The “implicit threat” refers to actions Biden has not taken, but which Henninger likes to imagine he will. (He cites as precedent the Obama administration’s alleged use of the IRS to harass conservatives, which was hysterically alleged but proven to have never occurred, and Biden’s alleged refusal to condemn the 2020 riots, which he in fact did on multiple occasions.) The twisted logic here is that Henninger can ignore the multiple documented abuses of power Trump actually employed as the lesser evil in comparison with the hypothetical future abuses by Biden he is dreaming up.

Bret Stephens, a conservative columnist driven out of the Journal over his refusal to stop criticizing Trump, continues to oppose Trump, but he argues that the entire problem with the party lies with him alone: “The gravest threat American democracy faces today isn’t the Republican Party, MAGA or otherwise. It’s Trump. He’s one man, sinister but also buffoonish.”

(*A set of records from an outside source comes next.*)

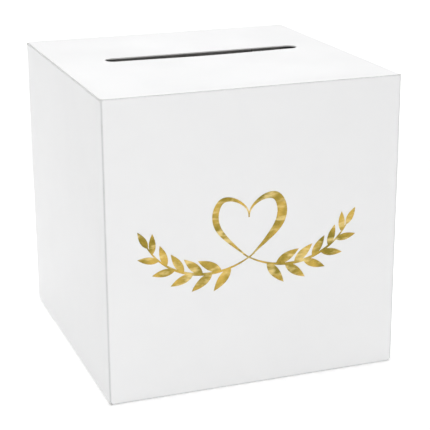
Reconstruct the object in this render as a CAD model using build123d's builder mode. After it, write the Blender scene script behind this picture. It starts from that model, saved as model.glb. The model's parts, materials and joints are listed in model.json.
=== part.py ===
"""Card box for a wedding table: a cube folded from one sheet of white paperboard.

The sleeve of four walls is glued along one seam, the bottom snaps shut with a tongue, and the lid
turns on a score line along the back and tucks in behind the front wall. Lengths are in millimetres.
The origin is at the middle of the footprint, on the surface that the box stands on. X runs along
the front wall, the front faces -Y, and Z is up.
"""

from build123d import *
import math
import os

# ---- Sleeve ----
SIDE = 254.0  # outer width, depth and height of the closed box
BOARD = 1.0  # thickness of the paperboard
FOLD_RADIUS = 1.5  # outer radius of the folds that never open
HINGE_REACH = 0.8  # from a score line's axis to the edge of the panel that turns on it
CREASE_INSET = 2.0  # how far a fold stops short of the box's outer faces
GLUE_WIDTH = 30.0
GLUE_END_TAPER = 12.0
TAPE_WIDTH = 18.0
TAPE_THICKNESS = 0.15
TAPE_END_MARGIN = 18.0

# ---- Lid, tuck flap and dust flaps ----
SLOT_LENGTH = 178.0
SLOT_WIDTH = 15.0
SLOT_CENTRE = (6.0, 16.0)  # X, Y of the card slot on the lid
LID_SIDE_GAP = 0.5  # the lid is this much narrower than the box on each side
LID_FRONT_GAP = 0.3  # between the lid's front fold and the front wall's inner face
LID_CORNER_RADIUS = 1.5
TUCK_DEPTH = 40.0  # of the flap behind the front wall
TUCK_LEAN = 8.0  # degrees that the tuck flap leans away from the front wall
TUCK_TAPER = 2.5  # each side of the tuck flap, from its fold to its free edge
TUCK_CORNER_RADIUS = 20.0
DUST_REACH = 28.0  # of a dust flap, from its score line towards the slot
DUST_DROP = 0.3  # gap between the lid and the dust flaps under it
DUST_FRONT = -119.0  # Y of a dust flap's front corner
DUST_BACK = 122.0  # Y of a dust flap's back corner
DUST_FRONT_RAKE = 6.0  # a dust flap's front edge moves back by this much over its reach
DUST_BACK_RAKE = 20.0  # and its back edge moves forward by this much
DUST_CORNER_RADIUS = 6.0

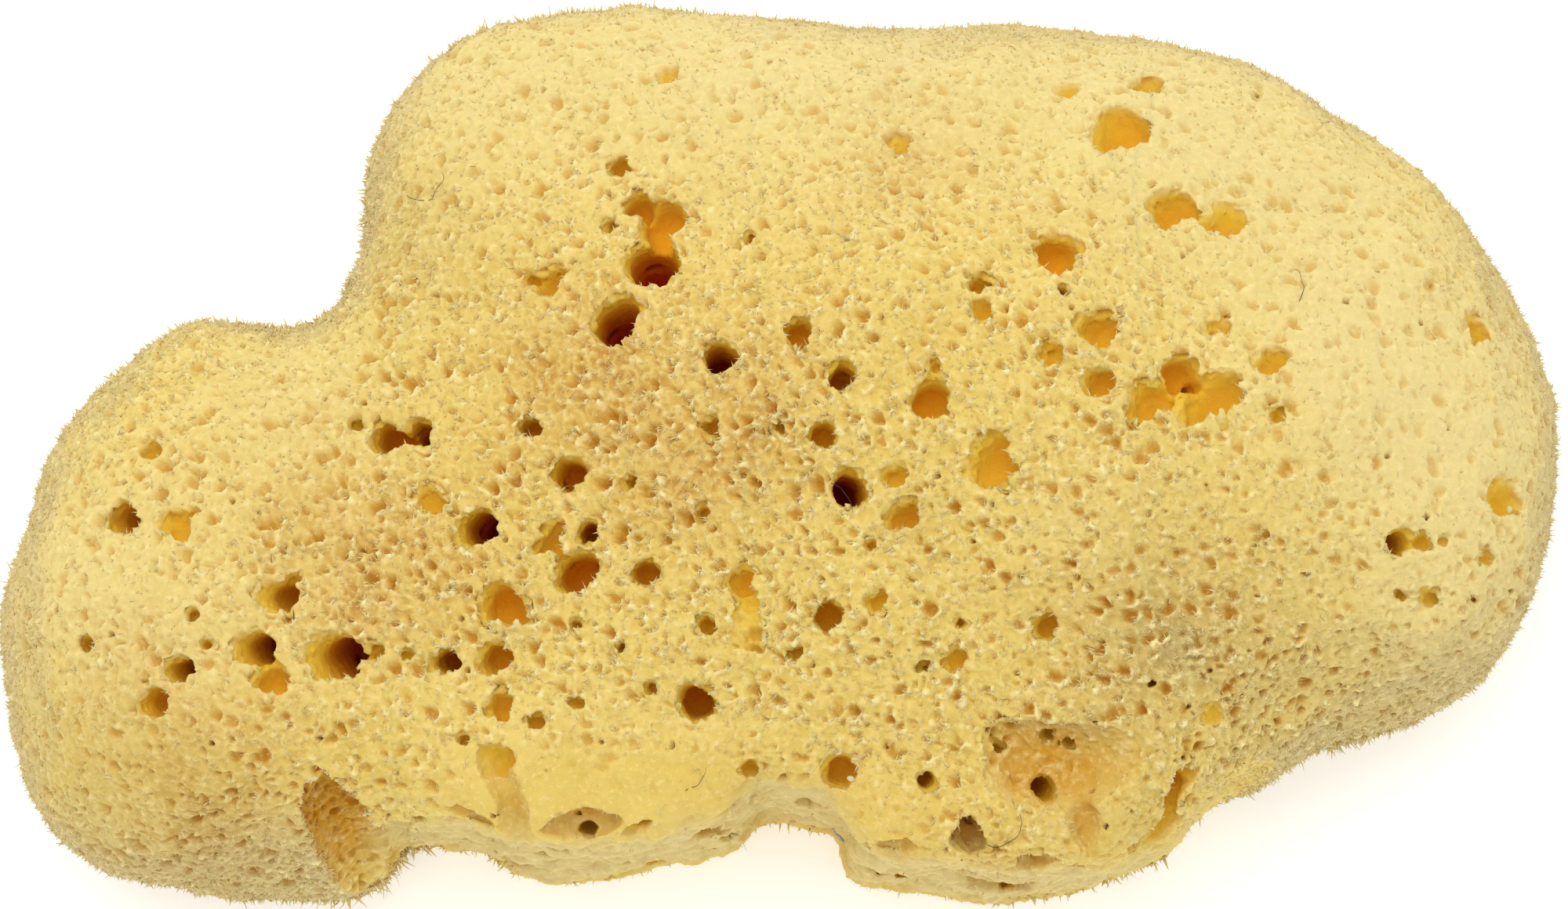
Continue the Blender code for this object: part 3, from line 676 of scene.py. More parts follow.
def scatter(places, spacing):
    """For each place, how far in spacings the nearest point of a random scatter is, and its mark."""
    near = np.empty(len(places))
    mark = np.empty(len(places))
    for index, place in enumerate(places):
        distances, points = noise.voronoi(place / spacing)
        near[index] = distances[0]
        mark[index] = 0.5 + 0.5 * noise.cell(points[0] * 57)
    return near, mark


def waves(places, spacing):
    """Soft noise at each place, from about -1 to 1."""
    return np.array([noise.noise(place / spacing) for place in places])


def bowl(near, radius):
    """1 in the middle of a round hollow and 0 from its rim on."""
    return np.clip(1 - (near / radius) ** 2, 0, 1)


def step(values, low, high):
    """0 below low, 1 above high, and a smooth rise between them."""
    part = np.clip((values - low) / (high - low), 0, 1)
    return part * part * (3 - 2 * part)


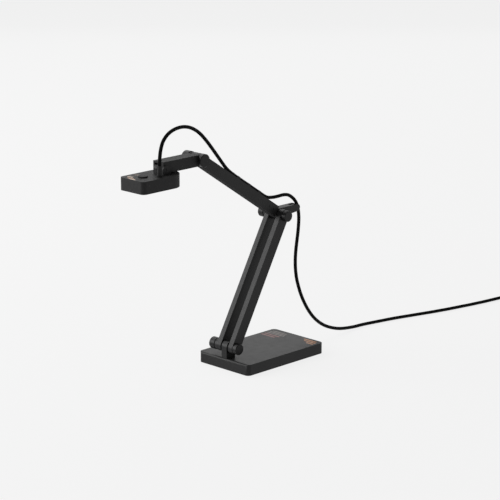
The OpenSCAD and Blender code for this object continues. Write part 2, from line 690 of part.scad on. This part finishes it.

This is the very premise Biden was disputing. The threat is not just one man. It is a whole movement dedicated to his authoritarian principles. Trump’s acolytes are running for office across the country, in many cases explicitly dedicated to his agenda of undermining fair elections and using state power to harass their critics.

But what Republicans have shown is that, even when they personally oppose Trump, or even deem him dangerous, they are unwilling to oppose the power structure that makes him dangerous. They see attacks on Trump’s movement as an attack on themselves. At the end of the day, they see any measures to fight authoritarianism as worse than authoritarianism itself.

Biden generously offered that the majority of the Republican Party is “dominated, driven, and intimidated” by Trump’s movement, unwilling to stand up to it out of fear. But the harsher truth is that many Republicans are not merely afraid of Trump’s wrath, but actively complicit.